February…..

February 18, 2010

 

The bright spot of February is my youngest’s birthday!  I’m happy to have something to look forward to in what often is the hardest month of the year.  We all get cabin fever crazy.. bored, tired of winter, and tired in general, we need some sun and warmth!  It’s nice to have a reason to celebrate and have a party and eat yummy treats with our friends and family.

My girl asked for a doll for her birthday and I was more than happy to make her one, she wanted a pixie doll with violet eyes and purple rainbow hair.  I used some amazing silk/wool blend Manos del Uruguay, it’s so soft.

I think she just might like her!   I also made her a wool felt crown inspired by Ella’s beautiful work.

In the morning before her party we baked her cake with this recipe and topped it with homemade buttercream icing.  She wanted to decorate with her playmobil unicorns and star sprinkles!

At our house the birthday girl or boy gets to choose the birthday dinner.  She chose spanokapita which is a treat at our house and doesn’t last long.
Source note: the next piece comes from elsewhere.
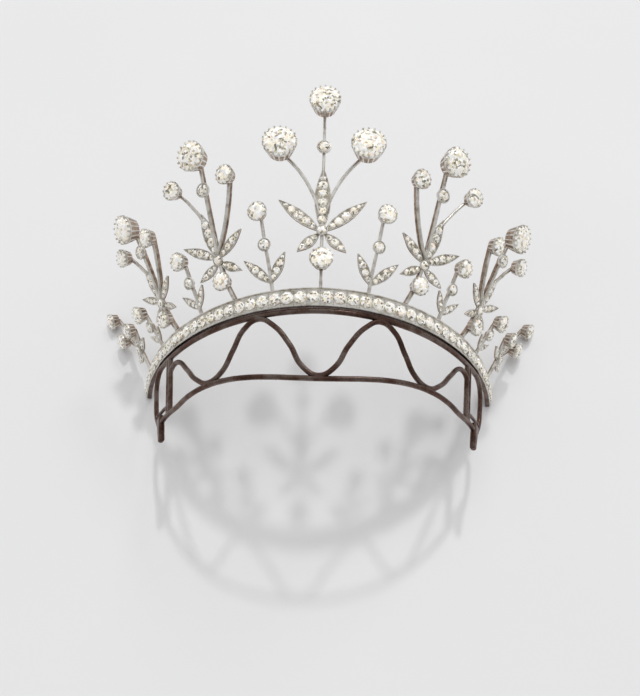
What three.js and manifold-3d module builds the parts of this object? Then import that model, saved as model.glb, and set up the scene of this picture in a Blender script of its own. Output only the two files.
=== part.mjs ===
// Diadem of flower sprays on a single-row band, over a wire frame that grips the hair.
// Millimetres. Each piece is drawn as worn, with Z up and the front towards -Y, and the
// whole is then laid on its back, on the ends of the band and the rear sprays, front up.
import * as THREE from 'three';
import { mergeVertices } from 'three/addons/utils/BufferGeometryUtils.js';
import Module from 'manifold-3d';

const wasm = await Module();
wasm.setup();

// Plan and frame
const PLAN_WIDTH = 120;
const PLAN_DEPTH = 80;
const PLAN_FULLNESS = 1.95;
const FLARE = 0.12;
const FRAME_HEIGHT = 18.2;
const WIRE = 1.5;
const RAIL_INSET = 0.5;

// Band
const BAND_HEIGHT = 5.2;
const BAND_THICKNESS = 1.8;
const BAND_END = 75;
const BAND_STONE = 3.3;
const BAND_STONE_PITCH = 3.6;
const BAND_STONE_RISE = 0.55;

// Sprays
const CENTRE_REACH = 61;
const FRONT_REACH = 43.5;
const SIDE_REACH = 36;
const REAR_REACH = 26.4;
const SPRIG_REACH = 22.2;
const SIDE_SPRIG_REACH = 16.4;
const REAR_SPRIG_REACH = 12;
const COLLET_LARGE = 10.8;
const COLLET_CROWN = 10;
const COLLET_MAIN = 9.4;
const COLLET_SIDE = 6.1;
const COLLET_SPRIG = 5.9;
const COLLET_BUD = 3.8;
const COLLET_WALL = 0.5;
const STEM = 1.15;
const STOUT_STEM = 1.5;
const LEAF_THICKNESS = 0.9;

const GAP = 0.3;
const SMALLEST = 0.05;
const HALF_WIDTH = PLAN_WIDTH / 2;
const RAD = Math.PI / 180;
const TOP_RAIL = -(BAND_HEIGHT / 2 + GAP + WIRE / 2);
const LOW_RAIL = -(BAND_HEIGHT / 2 + FRAME_HEIGHT);
const FRAME_SPAN = LOW_RAIL - TOP_RAIL;

// ---------- materials
function metal(color, roughness, metalness) {
  return new THREE.MeshStandardMaterial({ color, roughness, metalness });
}
function frameMetal() {
  return metal(0x4a3a33, 0.45, 0.8);
}
function silver() {
  return metal(0xb9b6ae, 0.3, 0.9);
}
function stoneMaterial() {
  return metal(0xeeeee6, 0.05, 0.0);
}

// ---------- solids
function toManifold(geometry) {
  const g = geometry.clone();
  g.deleteAttribute('normal');
  g.deleteAttribute('uv');
  const merged = mergeVertices(g, 1e-4);
  const mesh = new wasm.Mesh({
    numProp: 3,
    vertProperties: new Float32Array(merged.attributes.position.array),
    triVerts: new Uint32Array(merged.index.array),
  });
  mesh.merge();
  return new wasm.Manifold(mesh);
}

function toGeometry(solid) {
  const mesh = solid.getMesh();
  const g = new THREE.BufferGeometry();
  g.setAttribute('position', new THREE.BufferAttribute(new Float32Array(mesh.vertProperties), 3));
  g.setIndex(new THREE.BufferAttribute(new Uint32Array(mesh.triVerts), 1));
  g.computeVertexNormals();
  return g;
}

function fuse(list) {
  let all = toManifold(list[0]);
  for (const g of list.slice(1)) {
    all = all.add(toManifold(g));
  }
  // Pinholes that the union leaves inside the metal are shells of their own, and are filled.
  const shells = all.simplify(SMALLEST).decompose();
  return toGeometry(shells.reduce((a, b) => (b.volume() > a.volume() ? b : a)));
}

// ---------- curves
function ring(angle, z, inset = 0) {
  const s = Math.sin(angle * RAD);
  const c = Math.cos(angle * RAD);
  const e = 2 / PLAN_FULLNESS;
  const grow = 1 + (FLARE * z) / HALF_WIDTH;
  const x = Math.sign(s) * Math.pow(Math.abs(s), e) * (HALF_WIDTH - inset) * grow;
  const y = -Math.sign(c) * Math.pow(Math.abs(c), e) * (PLAN_DEPTH - inset) * grow;
  return new THREE.Vector3(x, y, z);
}

function roundShape(diameter, sides) {
  const shape = new THREE.Shape();
  for (let i = 0; i < sides; i += 1) {
    const a = ((i + 0.5) / sides) * 2 * Math.PI;
    const x = (Math.cos(a) * diameter) / 2;
    const y = (Math.sin(a) * diameter) / 2;
    if (i === 0) {
      shape.moveTo(x, y);
    } else {
      shape.lineTo(x, y);
    }
  }
  shape.closePath();
  return shape;
}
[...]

Spanokapita Recipe to come tomorrow.. must get back to sewing!

update:

Spanokapita

2 lbs Fresh Spinach or frozen chopped spinach if thats all you can get.  Fresh tastes much better!

1 tub ricotta cheese

1/2 lb of  feta cheese

8 eggs

1/2 lb butter

pre-made phyllo dough (1 box)

2 diced onions

a couple cloves of garlic

chopped oregano

Pre-heat oven to 375 degrees

If using fresh spinach you will need to wilt it a bit.  Heat up a skillet, splash of olive oil, toss it in the pan and sprinkle with a bit of salt.  It will shrink a lot!  I use about 3 bags of spinach when I make this.  Do it in batches and toss them into a big mixing bowl.

Keep the skillet on and melt a pat of butter.. toss in the onions and fry until browned, toss in the garlic for a minute, then add this to the mixing bowl.

Lightly beat all the eggs and pour them into the mixture.

Put in the whole tub of ricotta, crumble the feta and add it as well.  Stir everything until well blended.

Sprinkle with a bit of salt, fresh black pepper and fresh or dried oregano.

Now choose a large rectangular casserole pan (9 by 13) and butter it.  Melt about 1/2 of butter in a small pot and with a pastry brush ( we have a great silicone one)  Roll out the pastry and divide it in half.  Lay down the phyllo one sheet at a time, buttering each sheet lightly as you go.  Once you have layered out half the package pour the entire bowl of ingredients on top of the buttered phyllo.  Then with the remaining half layer and butter it until you have used every sheet.

With a sharp knife cut through the top layers to the filling in about 3 places to make steam vents.  Brush the top with butter and bake at 375 degrees for 60 minutes.  Cut into squares and serve hot!